Peter McKay's nose grows even longer


I have been intrigued by the coverage of the scandal in Ottawa over the exchange of Afghan prisoners by Canadian soldiers to the Afghan authorities where many were apparently subsequently tortured by Afghan secret police.

Here in Saskatchewan, a veritable hotbed of right-wing Tory support you would hardly know there was an issue at all considering how little coverage appears in the local media. I get the sense that the editors at the Leader-Post buy into the crap pumped out on a daily basis by Harper's spin doctors. You know all that stuff they say. "Taliban Jack and that anti Semite Ignatieff are just being unfair to young Peter McKay. Peter never, never even heard about torture and neither did those nice generals."

I thought therefore I should include part of a Canadian Press story which was issues earlier today in Ottawa.

OTTAWA — Federal officials assured the Red Cross in 2006 that Canada would take an active role in monitoring the fate of Afghan prisoners -- but for critical months behind the scenes did little more than manage the political spin, secret memos show.
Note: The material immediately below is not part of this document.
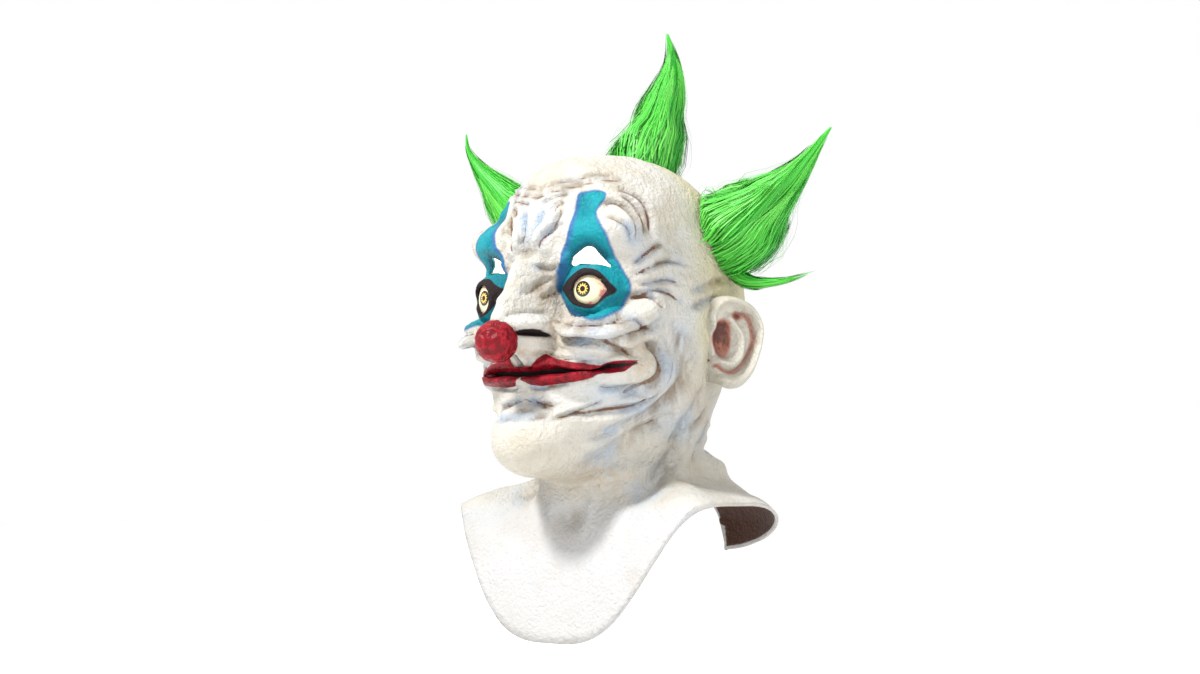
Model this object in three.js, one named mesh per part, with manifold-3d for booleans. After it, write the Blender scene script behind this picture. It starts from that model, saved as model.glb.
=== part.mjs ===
import * as THREE from 'three';
import { mergeVertices } from 'three/addons/utils/BufferGeometryUtils.js';
import Module from 'manifold-3d';

const wasm = await Module();
wasm.setup();

// Driving dimensions in millimetres. The face looks toward -Y, the crown is +Z,
// the wearer's left is +X, and the origin is the crown seat inside the latex.
const HALF_WIDTH = 95;
const DEPTH = 110;
const HEIGHT = 284;
const WALL = 2.6;
const GAP = 0.35;
const EYEBALL_RADIUS = 25;
const EYEBALL_WALL = 1.6;
const LID_GAP = 0.8;
const LID_HALF_WIDTH = 15;
const LID_HALF_HEIGHT = 12.5;
const NOSE_RADIUS = 18;
const EAR_HALF_HEIGHT = 40;
const EAR_HALF_WIDTH = 34;
const HAIR_REACH = 120;

// Places that follow the head, as shares of its driving sizes.
const EYE_X = 0.5474 * HALF_WIDTH;
const EYE_Y = -0.7727 * DEPTH;
const EYE_Z = -0.4507 * HEIGHT;
const LID_X = EYE_X + 0.26 * EYEBALL_RADIUS;
const NOSE_Y = -1.391 * DEPTH;
const NOSE_Z = -0.6056 * HEIGHT;
const EAR_CENTRE = [1.084 * HALF_WIDTH, 0.236 * DEPTH, -0.588 * HEIGHT];
const TOP_ROOT = [0, 0.382 * DEPTH, -0.042 * HEIGHT];
const SIDE_ROOT = [0.737 * HALF_WIDTH, 0.436 * DEPTH, -0.264 * HEIGHT];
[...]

The records, examined on a confidential basis by The Canadian Press, show the Harper government placed a greater emphasis on drafting "key messages" to the public and preparing "approaches" for embarrassing disclosures than on dealing with the human rights of prisoners.

Throughout 2006, when Canada took on its combat role in Kandahar, the International Red Cross pressed Ottawa to take more responsibility for prisoners captured by Canadian soldiers.

At the time, federal officials were receiving warnings about torture in Afghan prisoners from Canadian diplomat Richard Colvin. The Red Cross also met directly with a military lawyer, an RCMP officer, as well as another foreign affairs staffer in Kandahar.

And on Nov. 20, 2006, Foreign Affairs officials drafted talking points meant to assure officials of the humanitarian agency.

The first step in trying to solve this problem was to get the spin doctors working. It goes on. You can read most of the story at the CTV site by following this link.

This government makes my head hurt.

I'd say. "Time for an election" if the Liberals actually had a leader.